### Dataset extract
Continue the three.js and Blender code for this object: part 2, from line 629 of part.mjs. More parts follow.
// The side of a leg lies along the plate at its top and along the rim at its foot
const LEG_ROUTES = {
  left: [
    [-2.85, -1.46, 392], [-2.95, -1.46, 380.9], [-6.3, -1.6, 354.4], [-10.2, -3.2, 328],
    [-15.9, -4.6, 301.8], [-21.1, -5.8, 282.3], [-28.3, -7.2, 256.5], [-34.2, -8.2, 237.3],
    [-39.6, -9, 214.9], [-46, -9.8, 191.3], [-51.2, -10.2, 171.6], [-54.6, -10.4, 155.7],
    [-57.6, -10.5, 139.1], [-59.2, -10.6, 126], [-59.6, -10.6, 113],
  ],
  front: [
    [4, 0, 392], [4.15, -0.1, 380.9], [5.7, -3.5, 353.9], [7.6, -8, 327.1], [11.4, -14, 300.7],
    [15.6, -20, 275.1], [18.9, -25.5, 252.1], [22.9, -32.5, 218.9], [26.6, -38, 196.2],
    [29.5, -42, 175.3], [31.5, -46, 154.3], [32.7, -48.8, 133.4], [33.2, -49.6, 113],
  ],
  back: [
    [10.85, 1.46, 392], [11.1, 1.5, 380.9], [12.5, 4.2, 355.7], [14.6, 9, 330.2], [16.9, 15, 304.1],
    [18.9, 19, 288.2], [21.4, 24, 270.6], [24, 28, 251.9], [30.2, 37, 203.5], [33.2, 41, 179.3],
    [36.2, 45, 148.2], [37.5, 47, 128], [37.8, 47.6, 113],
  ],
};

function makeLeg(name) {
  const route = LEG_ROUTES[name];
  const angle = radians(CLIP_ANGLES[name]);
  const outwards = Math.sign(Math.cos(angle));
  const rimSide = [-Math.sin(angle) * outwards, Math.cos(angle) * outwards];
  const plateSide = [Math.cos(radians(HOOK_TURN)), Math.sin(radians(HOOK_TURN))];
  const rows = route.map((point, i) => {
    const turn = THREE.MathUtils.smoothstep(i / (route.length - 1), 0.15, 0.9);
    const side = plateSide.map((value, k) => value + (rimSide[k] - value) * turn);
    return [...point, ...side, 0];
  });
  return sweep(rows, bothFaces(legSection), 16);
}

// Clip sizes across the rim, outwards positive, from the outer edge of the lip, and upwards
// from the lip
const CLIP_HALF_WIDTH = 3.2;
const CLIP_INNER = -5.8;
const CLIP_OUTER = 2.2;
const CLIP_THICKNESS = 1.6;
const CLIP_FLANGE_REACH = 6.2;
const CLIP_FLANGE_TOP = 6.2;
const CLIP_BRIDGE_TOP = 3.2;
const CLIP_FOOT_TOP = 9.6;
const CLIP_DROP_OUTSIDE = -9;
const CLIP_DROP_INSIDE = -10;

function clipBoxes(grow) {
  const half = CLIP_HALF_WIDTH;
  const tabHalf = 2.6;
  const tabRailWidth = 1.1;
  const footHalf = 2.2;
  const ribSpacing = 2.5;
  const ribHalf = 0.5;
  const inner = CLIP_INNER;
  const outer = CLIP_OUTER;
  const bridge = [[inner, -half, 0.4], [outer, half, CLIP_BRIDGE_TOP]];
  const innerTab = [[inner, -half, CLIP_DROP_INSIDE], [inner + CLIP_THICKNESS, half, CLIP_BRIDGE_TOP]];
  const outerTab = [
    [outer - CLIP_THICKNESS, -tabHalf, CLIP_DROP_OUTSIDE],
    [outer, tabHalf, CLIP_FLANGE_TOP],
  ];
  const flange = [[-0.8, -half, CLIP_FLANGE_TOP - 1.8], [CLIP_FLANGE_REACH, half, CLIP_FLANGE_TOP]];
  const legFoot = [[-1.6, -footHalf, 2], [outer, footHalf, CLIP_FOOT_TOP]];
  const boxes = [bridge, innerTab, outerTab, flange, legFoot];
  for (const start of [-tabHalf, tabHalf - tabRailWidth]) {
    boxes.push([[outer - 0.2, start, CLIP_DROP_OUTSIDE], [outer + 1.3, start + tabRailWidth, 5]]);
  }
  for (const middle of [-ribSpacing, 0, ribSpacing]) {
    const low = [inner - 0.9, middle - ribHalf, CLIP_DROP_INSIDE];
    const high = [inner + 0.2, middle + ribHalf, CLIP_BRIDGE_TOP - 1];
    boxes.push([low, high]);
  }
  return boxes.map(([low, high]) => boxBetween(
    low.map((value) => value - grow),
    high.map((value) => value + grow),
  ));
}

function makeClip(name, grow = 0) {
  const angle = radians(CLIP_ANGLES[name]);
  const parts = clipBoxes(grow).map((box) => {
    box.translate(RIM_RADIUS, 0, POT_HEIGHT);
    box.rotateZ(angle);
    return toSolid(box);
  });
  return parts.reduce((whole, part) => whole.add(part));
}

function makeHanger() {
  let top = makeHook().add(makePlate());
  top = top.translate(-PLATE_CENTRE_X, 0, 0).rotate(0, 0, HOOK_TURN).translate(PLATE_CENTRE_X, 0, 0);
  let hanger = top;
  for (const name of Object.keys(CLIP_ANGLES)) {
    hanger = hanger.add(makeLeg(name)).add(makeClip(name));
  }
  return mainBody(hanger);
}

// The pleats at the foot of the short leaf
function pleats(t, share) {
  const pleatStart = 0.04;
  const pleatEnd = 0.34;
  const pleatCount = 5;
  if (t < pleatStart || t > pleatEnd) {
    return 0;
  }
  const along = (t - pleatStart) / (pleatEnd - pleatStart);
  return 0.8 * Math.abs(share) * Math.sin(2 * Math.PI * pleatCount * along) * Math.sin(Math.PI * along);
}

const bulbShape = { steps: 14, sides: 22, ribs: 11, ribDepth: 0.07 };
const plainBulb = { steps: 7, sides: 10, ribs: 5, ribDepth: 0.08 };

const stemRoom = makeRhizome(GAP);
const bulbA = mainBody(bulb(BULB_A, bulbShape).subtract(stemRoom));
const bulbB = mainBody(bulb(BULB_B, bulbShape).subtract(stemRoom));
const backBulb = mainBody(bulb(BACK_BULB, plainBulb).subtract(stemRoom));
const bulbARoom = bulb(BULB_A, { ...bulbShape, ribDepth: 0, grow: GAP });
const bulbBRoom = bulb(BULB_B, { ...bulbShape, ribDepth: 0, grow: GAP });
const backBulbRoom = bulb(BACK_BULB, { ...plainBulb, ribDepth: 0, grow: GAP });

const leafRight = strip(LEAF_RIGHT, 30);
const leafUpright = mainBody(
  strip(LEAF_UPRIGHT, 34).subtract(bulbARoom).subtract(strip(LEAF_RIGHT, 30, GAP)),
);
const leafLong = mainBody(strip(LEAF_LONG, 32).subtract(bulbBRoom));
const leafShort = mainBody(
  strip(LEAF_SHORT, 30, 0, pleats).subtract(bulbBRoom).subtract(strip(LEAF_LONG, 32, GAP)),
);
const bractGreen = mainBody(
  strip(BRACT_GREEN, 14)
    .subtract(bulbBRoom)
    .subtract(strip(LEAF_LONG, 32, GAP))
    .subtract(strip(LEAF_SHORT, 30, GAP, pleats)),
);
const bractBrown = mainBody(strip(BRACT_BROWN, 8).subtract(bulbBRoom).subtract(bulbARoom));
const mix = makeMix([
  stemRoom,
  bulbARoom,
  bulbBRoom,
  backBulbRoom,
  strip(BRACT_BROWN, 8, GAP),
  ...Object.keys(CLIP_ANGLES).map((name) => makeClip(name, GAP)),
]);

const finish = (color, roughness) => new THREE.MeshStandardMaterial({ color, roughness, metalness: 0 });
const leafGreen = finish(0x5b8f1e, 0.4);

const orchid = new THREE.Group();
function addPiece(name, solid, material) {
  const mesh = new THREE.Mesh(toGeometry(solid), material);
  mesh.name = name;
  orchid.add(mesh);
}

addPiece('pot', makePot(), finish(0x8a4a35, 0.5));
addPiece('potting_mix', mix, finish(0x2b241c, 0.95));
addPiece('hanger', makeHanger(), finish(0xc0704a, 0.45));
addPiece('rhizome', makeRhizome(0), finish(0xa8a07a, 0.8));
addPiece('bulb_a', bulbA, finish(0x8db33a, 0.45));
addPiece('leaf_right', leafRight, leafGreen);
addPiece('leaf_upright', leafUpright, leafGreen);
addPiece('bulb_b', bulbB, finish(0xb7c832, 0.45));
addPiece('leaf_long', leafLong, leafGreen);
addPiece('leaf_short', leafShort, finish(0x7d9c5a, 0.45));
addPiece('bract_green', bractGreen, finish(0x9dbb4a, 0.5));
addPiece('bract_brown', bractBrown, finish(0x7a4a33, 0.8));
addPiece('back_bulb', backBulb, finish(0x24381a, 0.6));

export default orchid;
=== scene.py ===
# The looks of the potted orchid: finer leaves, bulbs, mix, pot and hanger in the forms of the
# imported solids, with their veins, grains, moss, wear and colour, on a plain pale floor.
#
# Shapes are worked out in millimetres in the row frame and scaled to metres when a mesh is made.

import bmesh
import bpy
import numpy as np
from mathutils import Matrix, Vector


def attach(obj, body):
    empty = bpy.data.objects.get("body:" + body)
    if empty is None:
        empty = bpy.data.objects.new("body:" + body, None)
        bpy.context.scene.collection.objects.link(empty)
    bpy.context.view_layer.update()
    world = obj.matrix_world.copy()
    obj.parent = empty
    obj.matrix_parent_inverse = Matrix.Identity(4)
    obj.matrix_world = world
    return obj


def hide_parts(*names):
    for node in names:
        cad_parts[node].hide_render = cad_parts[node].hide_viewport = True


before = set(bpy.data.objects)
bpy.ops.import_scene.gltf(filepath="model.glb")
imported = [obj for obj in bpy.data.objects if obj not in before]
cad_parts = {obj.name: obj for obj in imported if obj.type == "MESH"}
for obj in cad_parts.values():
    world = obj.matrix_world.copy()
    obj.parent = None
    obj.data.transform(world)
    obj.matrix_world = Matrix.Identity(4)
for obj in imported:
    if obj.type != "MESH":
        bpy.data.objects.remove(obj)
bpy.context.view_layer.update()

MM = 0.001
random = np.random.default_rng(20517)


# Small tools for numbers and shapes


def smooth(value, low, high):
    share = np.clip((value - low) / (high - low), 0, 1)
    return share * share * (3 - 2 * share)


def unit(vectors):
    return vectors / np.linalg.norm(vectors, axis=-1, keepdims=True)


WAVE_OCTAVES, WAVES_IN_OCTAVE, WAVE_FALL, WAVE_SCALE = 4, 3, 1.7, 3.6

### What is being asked
Return exactly the lines from the line that has "addPiece('pot', makePot(), finish(0x8a4a35, 0.5));" to the line that has "return share * share * (3 - 2 * share)", both of them included.

### Expected output
addPiece('pot', makePot(), finish(0x8a4a35, 0.5));
addPiece('potting_mix', mix, finish(0x2b241c, 0.95));
addPiece('hanger', makeHanger(), finish(0xc0704a, 0.45));
addPiece('rhizome', makeRhizome(0), finish(0xa8a07a, 0.8));
addPiece('bulb_a', bulbA, finish(0x8db33a, 0.45));
addPiece('leaf_right', leafRight, leafGreen);
addPiece('leaf_upright', leafUpright, leafGreen);
addPiece('bulb_b', bulbB, finish(0xb7c832, 0.45));
addPiece('leaf_long', leafLong, leafGreen);
addPiece('leaf_short', leafShort, finish(0x7d9c5a, 0.45));
addPiece('bract_green', bractGreen, finish(0x9dbb4a, 0.5));
addPiece('bract_brown', bractBrown, finish(0x7a4a33, 0.8));
addPiece('back_bulb', backBulb, finish(0x24381a, 0.6));

export default orchid;
=== scene.py ===
# The looks of the potted orchid: finer leaves, bulbs, mix, pot and hanger in the forms of the
# imported solids, with their veins, grains, moss, wear and colour, on a plain pale floor.
#
# Shapes are worked out in millimetres in the row frame and scaled to metres when a mesh is made.

import bmesh
import bpy
import numpy as np
from mathutils import Matrix, Vector


def attach(obj, body):
    empty = bpy.data.objects.get("body:" + body)
    if empty is None:
        empty = bpy.data.objects.new("body:" + body, None)
        bpy.context.scene.collection.objects.link(empty)
    bpy.context.view_layer.update()
    world = obj.matrix_world.copy()
    obj.parent = empty
    obj.matrix_parent_inverse = Matrix.Identity(4)
    obj.matrix_world = world
    return obj


def hide_parts(*names):
    for node in names:
        cad_parts[node].hide_render = cad_parts[node].hide_viewport = True


before = set(bpy.data.objects)
bpy.ops.import_scene.gltf(filepath="model.glb")
imported = [obj for obj in bpy.data.objects if obj not in before]
cad_parts = {obj.name: obj for obj in imported if obj.type == "MESH"}
for obj in cad_parts.values():
    world = obj.matrix_world.copy()
    obj.parent = None
    obj.data.transform(world)
    obj.matrix_world = Matrix.Identity(4)
for obj in imported:
    if obj.type != "MESH":
        bpy.data.objects.remove(obj)
bpy.context.view_layer.update()

MM = 0.001
random = np.random.default_rng(20517)


# Small tools for numbers and shapes


def smooth(value, low, high):
    share = np.clip((value - low) / (high - low), 0, 1)
    return share * share * (3 - 2 * share)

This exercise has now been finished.